Une théorie possible, évidemment, c'est la Création. Mais pour aller plus loin que Kuhn, il faut voir qu'il n'y a pas que l'adéquation avec les observations qui entre en jeu dans le choix d'une théorie : c'est une véritable question philosophique ! Dans sa quête scientifique, l'homme fait le choix de ne pas utiliser "l'hypothèse Dieu". La Création n'est donc pas une alternative admissible dans ce cadre.

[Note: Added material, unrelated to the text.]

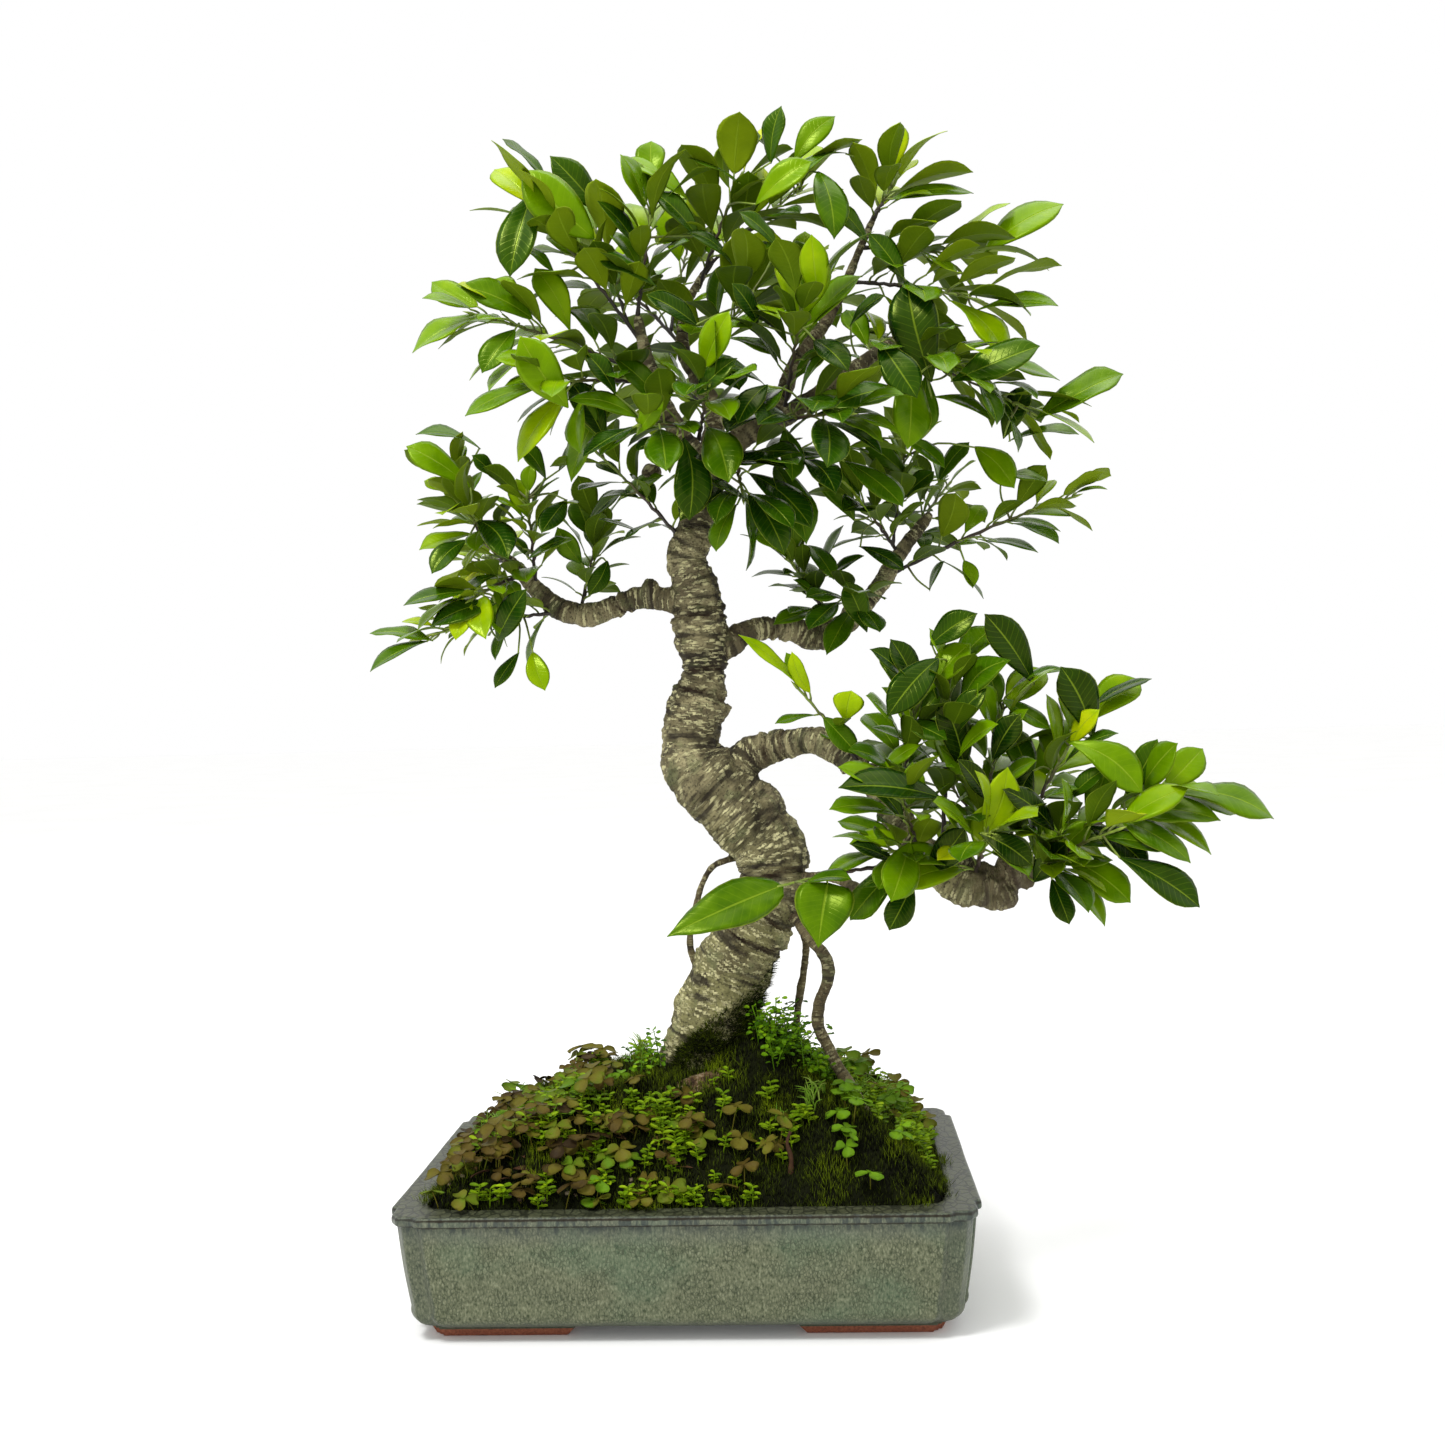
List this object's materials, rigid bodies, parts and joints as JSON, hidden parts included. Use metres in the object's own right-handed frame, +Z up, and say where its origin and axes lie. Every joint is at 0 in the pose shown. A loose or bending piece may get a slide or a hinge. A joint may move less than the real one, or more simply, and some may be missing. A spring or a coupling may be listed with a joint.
{
  "type": "potted bonsai tree",
  "caption": "Ficus bonsai with a curved trunk, leafy pads and aerial roots, on a mossy mound in a rectangular glazed pot on low feet.",
  "frame": {"origin": "middle of the whole plant's footprint, on the surface that the pot's feet stand on; the pot's centre is at X -77.7 mm, Y 4.2 mm", "axes": "+Z up the tree, +X along the pot's long side towards the lower right limb, -Y towards the front of the pot"},
  "size_m": [0.6334, 0.3362, 0.8627],
  "materials": {
    "glaze": "gloss",
    "screen_plastic": "matte",
    "soil": "matte",
    "moss": "matte",
    "bark": "matte",
    "leaf": "gloss"
  },
  "bodies": {
    "root": {"aerial_root_back": "bark", "aerial_root_burl": "bark", "aerial_root_front": "bark", "aerial_root_left": "bark", "crown_left_leader": "bark", "crown_mid_leader": "bark", "crown_rear_branch": "bark", "crown_right_branch": "bark", "crown_shoot_01": "leaf", "crown_shoot_02": "leaf", "crown_shoot_03": "leaf", "crown_shoot_04": "leaf", "crown_shoot_05": "leaf", "crown_shoot_06": "leaf", "crown_shoot_07": "leaf", "crown_shoot_08": "leaf", "crown_shoot_09": "leaf", "crown_shoot_10": "leaf", "crown_shoot_11": "leaf", "crown_shoot_12": "leaf", "crown_shoot_13": "leaf", "crown_shoot_14": "leaf", "crown_shoot_15": "leaf", "crown_shoot_16": "leaf", "crown_shoot_17": "leaf", "crown_shoot_18": "leaf", "drain_screen_left": "screen_plastic", "drain_screen_right": "screen_plastic", "front_shoot": "leaf", "left_limb": "bark", "left_shoot_01": "leaf", "left_shoot_02": "leaf", "left_shoot_03": "leaf", "left_shoot_04": "leaf", "left_shoot_05": "leaf", "left_shoot_06": "leaf", "left_shoot_07": "leaf", "left_shoot_08": "leaf", "low_shoot_01": "leaf", "low_shoot_02": "leaf", "low_shoot_03": "leaf", "low_shoot_04": "leaf", "low_shoot_05": "leaf", "low_shoot_06": "leaf", "low_shoot_07": "leaf", "low_shoot_08": "leaf", "low_shoot_09": "leaf", "low_shoot_10": "leaf", "lower_right_limb": "bark", "moss": "moss", "pot": "glaze", "right_limb": "bark", "right_shoot_01": "leaf", "right_shoot_02": "leaf", "right_shoot_03": "leaf", "right_shoot_04": "leaf", "right_shoot_05": "leaf", "soil": "soil", "trunk": "bark"}
  },
  "joints": []
}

Ainsi, pour accepter la "théorie de la Création", il ne faut pas simplement reconnaître sa validité scientifique. Il ne faut pas seulement croire en Dieu, ni croire à la Bible. Il faut reconnaître qu'il y a une quête supérieure à la quête "scientifique" : la quête de la vérité. Dans cette quête, la Bible est plus absolue que la science. Elle est une autorité supérieure. Dieu n'est pas "une hypothèse". Il est une source d'information, il nous instruit, il nous oriente.
Que personne ne vous séduise d'aucune manière ; car il faut que l'apostasie soit arrivée auparavant, et qu'on ait vu paraître l'homme du péché, le fils de la perdition, l'adversaire qui s'élève au-dessus de tout ce qu'on appelle Dieu ou de ce qu'on adore, jusqu'à s'asseoir dans le temple de Dieu, se proclamant lui-même Dieu...
Et alors paraîtra l'impie, que le Seigneur Jésus détruira par le souffle de sa bouche, et qu'il anéantira par l'éclat de son avènement. L'apparition de cet impie se fera, par la puissance de Satan, avec toutes sortes de miracles, de signes et de prodiges mensongers, et avec toutes les séductions de l'iniquité pour ceux qui périssent parce qu'ils n'ont pas reçu l'amour de la vérité pour être sauvés.
Aussi Dieu leur envoie une puissance d'égarement, pour qu'ils croient au mensonge, afin que tous ceux qui n'ont pas cru à la vérité, mais qui ont pris plaisir à l'injustice, soient condamnés.
... Ainsi donc, frères, demeurez fermes, et retenez les instructions que vous avez reçues, soit par notre parole, soit par notre lettre.
2 Thessaloniciens 2:3-4,8-12,15

Commentaires

Marie a dit…
Excellent article (as usual...), j'étais particulièrement contente de lire certains extraits du "florilège" que je ne connaissais pas !
Et le nouveau look de ton blog est très sympa !
Amy a dit…
Merci ! Je collectais les articles depuis quelques temps, et j'en ai ajouté quelques uns plus récents. Je suis sûre que j'aurais pu en avoir beaucoup plus si je suivais de plus près l'actualité scientifique.

Contente que tu apprécies le relooking. J'espère que le contraste inverse ne piquera pas trop les yeux.